**AIM OF THE TASK:** Please give back word for word the lines below, from the first one through the one with "held where pinned.".
------------
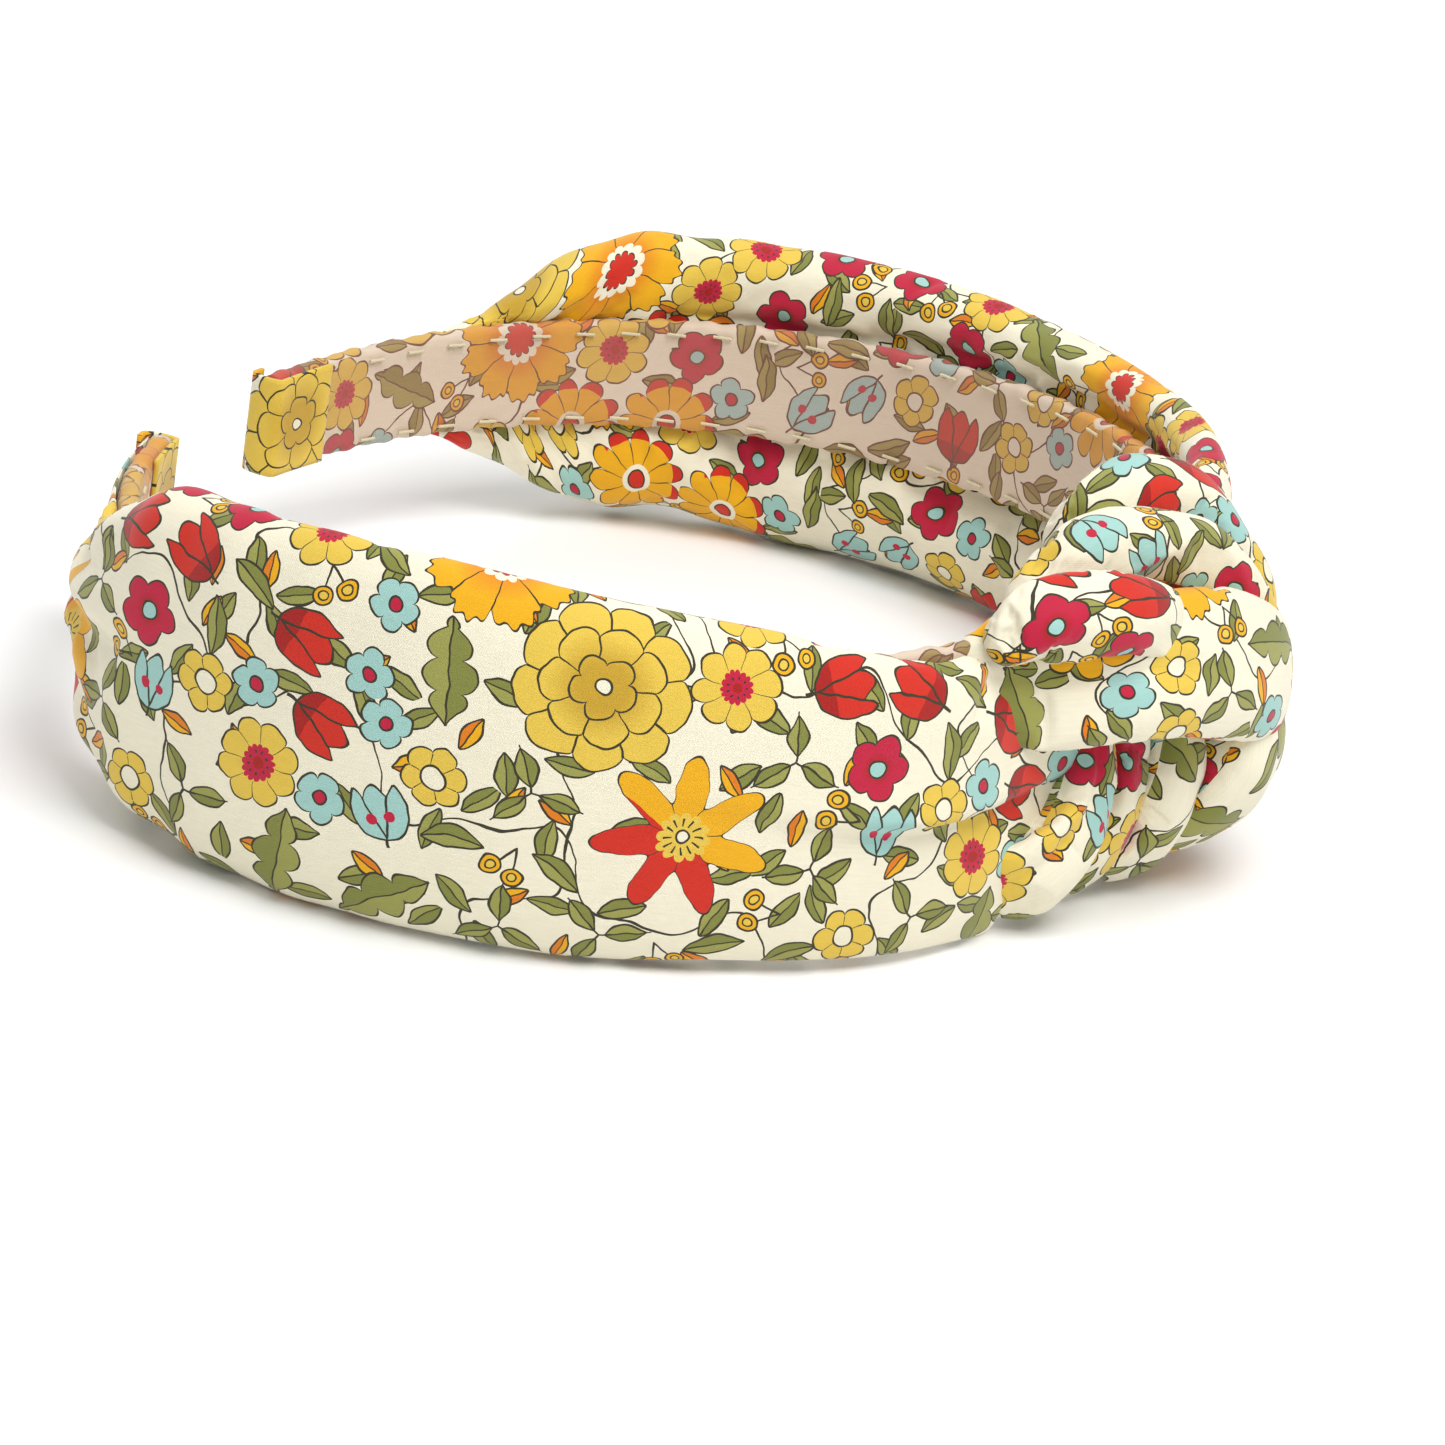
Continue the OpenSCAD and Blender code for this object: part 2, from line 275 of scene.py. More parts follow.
def settle(rings, pinned, grow, pressure, cap):
    """Rings of a tube after a cloth simulation: slack cloth under pressure, held where pinned.

    grow is the slack as a share of the cloth; no point moves more than cap mm."""
    start = rings[::2, ::2]
    count, sides, _ = start.shape
    index = np.arange(count * sides).reshape(count, sides)
    nxt = np.roll(index, -1, 1)
    quads = np.stack([index[:-1], nxt[:-1], nxt[1:], index[1:]], -1).reshape(-1, 4).tolist()
    caps = [index[0, ::-1].tolist(), index[-1].tolist()]
    mesh = bpy.data.meshes.new("settling")
    mesh.from_pydata((start.reshape(-1, 3) * MM * SIM_SCALE).tolist(), [], quads + caps)
    face_outward(mesh)
    obj = bpy.data.objects.new("settling", mesh)
    bpy.context.scene.collection.objects.link(obj)
    held = obj.vertex_groups.new(name="held")
    held.add(np.flatnonzero(pinned[::2, ::2].ravel()).tolist(), 1.0, "REPLACE")
    cloth = obj.modifiers.new("cloth", "CLOTH")
    cloth.point_cache.frame_end = SIM_FRAMES
    cloth.collision_settings.use_collision = False
    cloth.collision_settings.use_self_collision = False
    settings = cloth.settings
    settings.quality = 6
    settings.mass = 0.2
    settings.tension_stiffness = 25
    settings.compression_stiffness = 25
    settings.shear_stiffness = 8
    settings.bending_stiffness = SIM_BENDING
    settings.use_pressure = True
    settings.uniform_pressure_force = pressure
    settings.vertex_group_mass = "held"
    settings.shrink_min = -grow
    settings.effector_weights.gravity = 0.0
    for frame_number in range(1, SIM_FRAMES + 1):
        bpy.context.scene.frame_set(frame_number)
    shown = obj.evaluated_get(bpy.context.evaluated_depsgraph_get()).data
    moved = np.empty(count * sides * 3)
    shown.vertices.foreach_get("co", moved)
    bpy.context.scene.frame_set(1)
    bpy.data.objects.remove(obj)
    bpy.data.meshes.remove(mesh)
    shift = moved.reshape(count, sides, 3) / (MM * SIM_SCALE) - start
    far = np.linalg.norm(shift, axis=-1, keepdims=True)
    shift *= np.minimum(1.0, cap / np.maximum(far, 1e-6))
    return rings + halfway(halfway(shift, 0, False), 1, True)


# ---- Camera ----

CAMERA_AZIMUTH = -69.45
CAMERA_ELEVATION = 19.54
CAMERA_DISTANCE = 775.8
CAMERA_ROLL = 8.02
CAMERA_LENS = 162.5
# How far right of and below the hoop's middle the camera aims, in mm
AIM_RIGHT = 11.4
AIM_DOWN = 22.4


def make_camera():
    a, e, r = (math.radians(v) for v in (CAMERA_AZIMUTH, CAMERA_ELEVATION, CAMERA_ROLL))
    back = Vector((math.sin(a) * math.cos(e), -math.cos(a) * math.cos(e), math.sin(e)))
    level = back.cross(Vector((0, 0, 1))).normalized() * -1
    lift = back.cross(level)
    right = level * math.cos(r) + lift * math.sin(r)
    up = lift * math.cos(r) - level * math.sin(r)
    middle = Vector((0, CENTRE_SHIFT, REST_H))
    spot = middle + back * CAMERA_DISTANCE
    aim = middle + right * AIM_RIGHT - up * AIM_DOWN
    z = (spot - aim).normalized()
    x = (right - z * right.dot(z)).normalized()
    y = z.cross(x)
    data = bpy.data.cameras.new("camera")
    data.lens = CAMERA_LENS
    data.sensor_width = 36.0
    data.clip_start = 0.01
    camera = bpy.data.objects.new("camera", data)
    turn = Matrix((x, y, z)).transposed().to_4x4()
    camera.matrix_world = Matrix.Translation(spot * MM) @ turn
    bpy.context.scene.collection.objects.link(camera)
    bpy.context.scene.camera = camera


make_camera()
bpy.context.scene.view_settings.view_transform = "Standard"

# ---- Node helpers ----


class Graph:
    """Short calls that add shader nodes and give back their output sockets."""

    def __init__(self, tree):
        self.tree = tree

    def add(self, kind, **settings):
        node = self.tree.nodes.new(kind)
        for key, value in settings.items():
            setattr(node, key, value)
        return node

    def feed(self, socket, value):
        if isinstance(value, bpy.types.NodeSocket):
            self.tree.links.new(value, socket)
        else:
            socket.default_value = value

    def calc(self, operation, *values):
        node = self.add("ShaderNodeMath", operation=operation)
        for socket, value in zip(node.inputs, values):
            self.feed(socket, value)
        return node.outputs[0]

    def vector(self, operation, *values, out=0):
        node = self.add("ShaderNodeVectorMath", operation=operation)
        for socket, value in zip(node.inputs, values):
            self.feed(socket, value)
        return node.outputs[out]

    def reach(self, x, y):
        """Distance from the middle to (x, y)."""
        node = self.add("ShaderNodeCombineXYZ")
        self.feed(node.inputs[0], x)
        self.feed(node.inputs[1], y)
        return self.vector("LENGTH", node.outputs[0], out=1)

    def parts(self, v):
        node = self.add("ShaderNodeSeparateXYZ")
        self.feed(node.inputs[0], v)
        return node.outputs[0], node.outputs[1]

    def mix(self, factor, a, b, kind="RGBA"):
        node = self.add("ShaderNodeMix", data_type=kind)
        first = {"RGBA": 6, "VECTOR": 4, "FLOAT": 2}[kind]
        self.feed(node.inputs[0], factor)
        self.feed(node.inputs[first], a)
        self.feed(node.inputs[first + 1], b)
        return node.outputs[{"RGBA": 2, "VECTOR": 1, "FLOAT": 0}[kind]]

    def slide(self, v, shift, turn):
        """A place turned about the map's corner, then shifted."""
        node = self.add("ShaderNodeMapping", vector_type="POINT")
        self.feed(node.inputs[0], v)
        node.inputs["Location"].default_value = (*shift, 0)
        node.inputs["Rotation"].default_value = (0, 0, turn)
        return node.outputs[0]

    def noise(self, v, scale, detail=2.0, colour=False):
        node = self.add("ShaderNodeTexNoise", noise_dimensions="3D")
        self.feed(node.inputs["Vector"], v)
        node.inputs["Scale"].default_value = scale
        node.inputs["Detail"].default_value = detail
        return node.outputs["Color" if colour else "Fac"]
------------
**RESULT:**
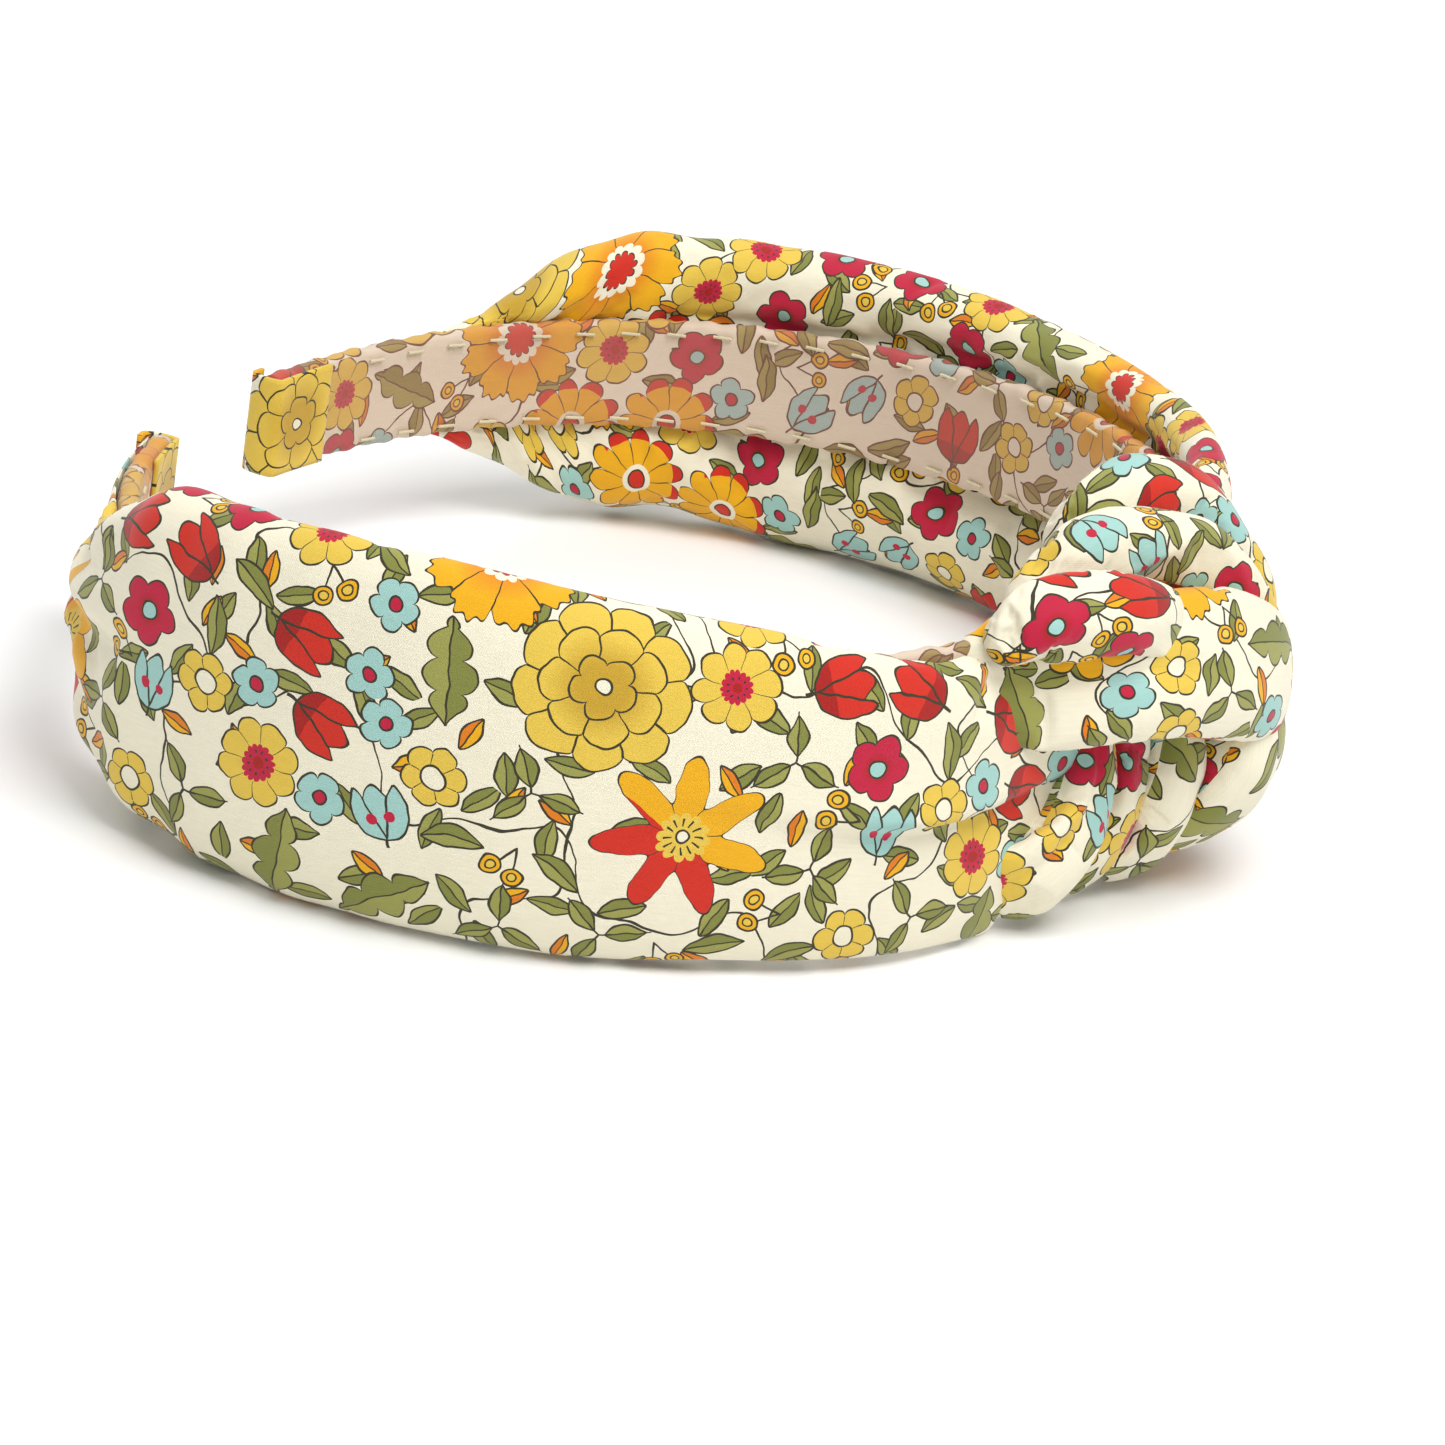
Continue the OpenSCAD and Blender code for this object: part 2, from line 275 of scene.py. More parts follow.
def settle(rings, pinned, grow, pressure, cap):
    """Rings of a tube after a cloth simulation: slack cloth under pressure, held where pinned.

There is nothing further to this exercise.